Sensible man he is, but none the less is the situation vexing to his soul. Through the weeks that follow the unhappy squabble goes on. Meantime, the congregations are growing in numbers and the services in interest, so he wisely resolves to keep out of the trouble and let the parties fight out their foolish petty fight between themselves. And indeed, there is no need for him to interfere, for both parties appear to be under sufficiently able generalship.

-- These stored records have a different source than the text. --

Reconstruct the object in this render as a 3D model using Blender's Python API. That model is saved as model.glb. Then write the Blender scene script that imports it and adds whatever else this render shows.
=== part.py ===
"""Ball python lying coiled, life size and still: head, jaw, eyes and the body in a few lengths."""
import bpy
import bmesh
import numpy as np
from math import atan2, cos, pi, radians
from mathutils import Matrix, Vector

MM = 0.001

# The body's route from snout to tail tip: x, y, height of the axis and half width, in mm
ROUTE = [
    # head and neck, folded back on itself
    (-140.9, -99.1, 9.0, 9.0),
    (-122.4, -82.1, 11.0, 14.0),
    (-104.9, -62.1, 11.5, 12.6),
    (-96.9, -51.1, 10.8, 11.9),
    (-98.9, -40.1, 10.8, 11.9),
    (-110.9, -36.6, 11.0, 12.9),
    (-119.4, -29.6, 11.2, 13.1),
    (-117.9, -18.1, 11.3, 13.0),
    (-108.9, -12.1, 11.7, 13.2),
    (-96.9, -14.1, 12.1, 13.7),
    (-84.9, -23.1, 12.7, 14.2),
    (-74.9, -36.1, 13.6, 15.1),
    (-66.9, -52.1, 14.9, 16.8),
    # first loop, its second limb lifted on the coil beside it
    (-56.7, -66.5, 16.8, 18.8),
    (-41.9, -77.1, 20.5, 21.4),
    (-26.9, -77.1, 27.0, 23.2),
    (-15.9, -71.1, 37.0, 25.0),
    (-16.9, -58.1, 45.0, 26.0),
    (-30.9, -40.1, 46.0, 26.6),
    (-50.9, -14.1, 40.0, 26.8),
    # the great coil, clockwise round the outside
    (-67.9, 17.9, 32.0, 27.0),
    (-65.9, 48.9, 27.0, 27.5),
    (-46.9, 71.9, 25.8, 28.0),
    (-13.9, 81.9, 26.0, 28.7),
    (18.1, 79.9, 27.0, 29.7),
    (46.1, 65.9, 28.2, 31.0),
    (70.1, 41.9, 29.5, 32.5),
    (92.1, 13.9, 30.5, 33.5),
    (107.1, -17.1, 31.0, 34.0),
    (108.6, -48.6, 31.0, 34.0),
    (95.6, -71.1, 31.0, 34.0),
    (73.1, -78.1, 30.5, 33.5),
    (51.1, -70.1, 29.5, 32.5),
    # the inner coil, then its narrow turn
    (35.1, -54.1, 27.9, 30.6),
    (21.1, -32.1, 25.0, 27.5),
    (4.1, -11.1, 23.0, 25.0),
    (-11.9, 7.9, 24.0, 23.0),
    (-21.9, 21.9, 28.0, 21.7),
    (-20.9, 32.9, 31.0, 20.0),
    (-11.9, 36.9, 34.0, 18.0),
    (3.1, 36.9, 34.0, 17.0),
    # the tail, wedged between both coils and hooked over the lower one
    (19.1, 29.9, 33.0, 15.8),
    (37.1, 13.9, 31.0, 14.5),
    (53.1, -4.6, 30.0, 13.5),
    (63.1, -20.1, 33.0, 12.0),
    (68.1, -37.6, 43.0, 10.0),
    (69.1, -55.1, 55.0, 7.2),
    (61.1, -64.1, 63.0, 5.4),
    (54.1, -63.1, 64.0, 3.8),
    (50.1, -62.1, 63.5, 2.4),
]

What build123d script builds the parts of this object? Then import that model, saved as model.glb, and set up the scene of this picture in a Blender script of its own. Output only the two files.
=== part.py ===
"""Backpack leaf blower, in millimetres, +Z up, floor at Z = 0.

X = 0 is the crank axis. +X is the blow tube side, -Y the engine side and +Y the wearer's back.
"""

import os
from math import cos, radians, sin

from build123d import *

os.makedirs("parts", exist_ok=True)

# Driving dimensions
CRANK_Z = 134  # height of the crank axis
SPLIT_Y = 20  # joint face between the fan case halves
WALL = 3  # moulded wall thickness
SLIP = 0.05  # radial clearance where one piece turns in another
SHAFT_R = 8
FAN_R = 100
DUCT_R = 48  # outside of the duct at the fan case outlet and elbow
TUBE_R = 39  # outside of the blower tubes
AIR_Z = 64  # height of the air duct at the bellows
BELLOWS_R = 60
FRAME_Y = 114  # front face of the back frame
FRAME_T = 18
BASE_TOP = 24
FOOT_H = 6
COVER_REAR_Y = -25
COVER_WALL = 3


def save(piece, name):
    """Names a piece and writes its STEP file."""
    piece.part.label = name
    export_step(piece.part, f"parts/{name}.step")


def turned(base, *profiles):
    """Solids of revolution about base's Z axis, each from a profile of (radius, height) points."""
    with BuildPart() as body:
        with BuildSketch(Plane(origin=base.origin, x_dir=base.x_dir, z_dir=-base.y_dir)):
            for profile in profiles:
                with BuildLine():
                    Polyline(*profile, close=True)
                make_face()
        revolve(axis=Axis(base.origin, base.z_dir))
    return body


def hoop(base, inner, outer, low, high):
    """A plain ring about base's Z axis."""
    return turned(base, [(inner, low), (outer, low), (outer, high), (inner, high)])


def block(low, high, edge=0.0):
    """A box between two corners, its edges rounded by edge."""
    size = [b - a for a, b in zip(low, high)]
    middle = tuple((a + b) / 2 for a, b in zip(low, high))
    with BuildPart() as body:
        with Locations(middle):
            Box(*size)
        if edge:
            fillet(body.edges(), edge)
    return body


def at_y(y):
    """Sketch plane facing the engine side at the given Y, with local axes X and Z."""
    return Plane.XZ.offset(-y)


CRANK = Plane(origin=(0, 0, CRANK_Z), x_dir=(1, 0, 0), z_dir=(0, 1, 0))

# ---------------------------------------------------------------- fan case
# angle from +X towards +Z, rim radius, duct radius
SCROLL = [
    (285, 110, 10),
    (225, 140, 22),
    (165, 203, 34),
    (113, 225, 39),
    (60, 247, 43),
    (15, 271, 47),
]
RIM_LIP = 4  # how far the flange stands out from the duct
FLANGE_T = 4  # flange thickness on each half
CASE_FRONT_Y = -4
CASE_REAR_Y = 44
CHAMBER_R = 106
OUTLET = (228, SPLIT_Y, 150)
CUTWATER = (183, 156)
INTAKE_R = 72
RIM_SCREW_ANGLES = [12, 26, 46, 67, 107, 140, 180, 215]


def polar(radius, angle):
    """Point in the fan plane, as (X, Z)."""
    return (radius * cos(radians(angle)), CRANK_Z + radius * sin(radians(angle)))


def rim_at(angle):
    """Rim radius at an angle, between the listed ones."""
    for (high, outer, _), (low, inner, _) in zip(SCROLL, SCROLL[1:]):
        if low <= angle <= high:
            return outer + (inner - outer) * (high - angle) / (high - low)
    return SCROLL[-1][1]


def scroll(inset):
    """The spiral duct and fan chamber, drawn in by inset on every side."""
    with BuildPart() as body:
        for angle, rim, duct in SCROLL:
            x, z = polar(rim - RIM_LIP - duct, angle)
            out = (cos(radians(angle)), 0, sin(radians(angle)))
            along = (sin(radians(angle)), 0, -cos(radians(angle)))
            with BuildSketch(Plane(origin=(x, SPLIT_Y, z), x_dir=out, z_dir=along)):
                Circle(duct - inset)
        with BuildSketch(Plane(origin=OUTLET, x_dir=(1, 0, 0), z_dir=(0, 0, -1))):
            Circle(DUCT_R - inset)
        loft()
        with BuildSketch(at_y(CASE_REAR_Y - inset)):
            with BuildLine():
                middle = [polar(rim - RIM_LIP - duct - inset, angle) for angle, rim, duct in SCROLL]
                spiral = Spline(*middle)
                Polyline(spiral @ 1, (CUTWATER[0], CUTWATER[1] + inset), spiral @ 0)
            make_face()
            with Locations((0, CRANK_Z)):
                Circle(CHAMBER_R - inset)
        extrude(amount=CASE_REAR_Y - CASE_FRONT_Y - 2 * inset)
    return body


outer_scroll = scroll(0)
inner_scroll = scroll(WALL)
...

"I am happily not in the matter at all," he writes under date April 30th, 1874. "The difficulty is between themselves and Professor B—. He has been working in the interests of our Church, as he ought, but still for the common good. The other party thought he was doing for the Canada Presbyterian Church altogether. Hence, everything was looked on with suspicion." It was a condition fruitful in mutual misunderstanding, the most innocent deeds and words being misinterpreted, as witness, "The late trouble was with Dr. Clark. It appears that Professor B— in speaking to Dr. Clark, said that if this contention and strife were to continue, that if there was no way of peace, it was the opinion of some men in the congregation that it would be better to separate. The Doctor then asked who they were that would be apt to go. Professor B— replied that he did not now know, he only knew those who were Old Kirk in their antecedents. This was only what any person might have said. The construction put on his words is, that the Canada Presbyterian Church party wish the others to leave the church, which is quite another matter. Feeling has run high about this whole matter for a week or two; now all other grievances are not thought of in comparison with this last. I do not think they will go off.

"I am personally and as a preacher not in the case at all. I understand that even Mr. McM— who is the head of the other party, speaks very favourably of my preaching. Governor Morris still attends. He was there last Sabbath and I had quite a chat with him after service was over. He appears to be a quiet nice man. If he was alone there would be no trouble. It is a great pity Dr. Clark is here at all." With which all will devoutly agree.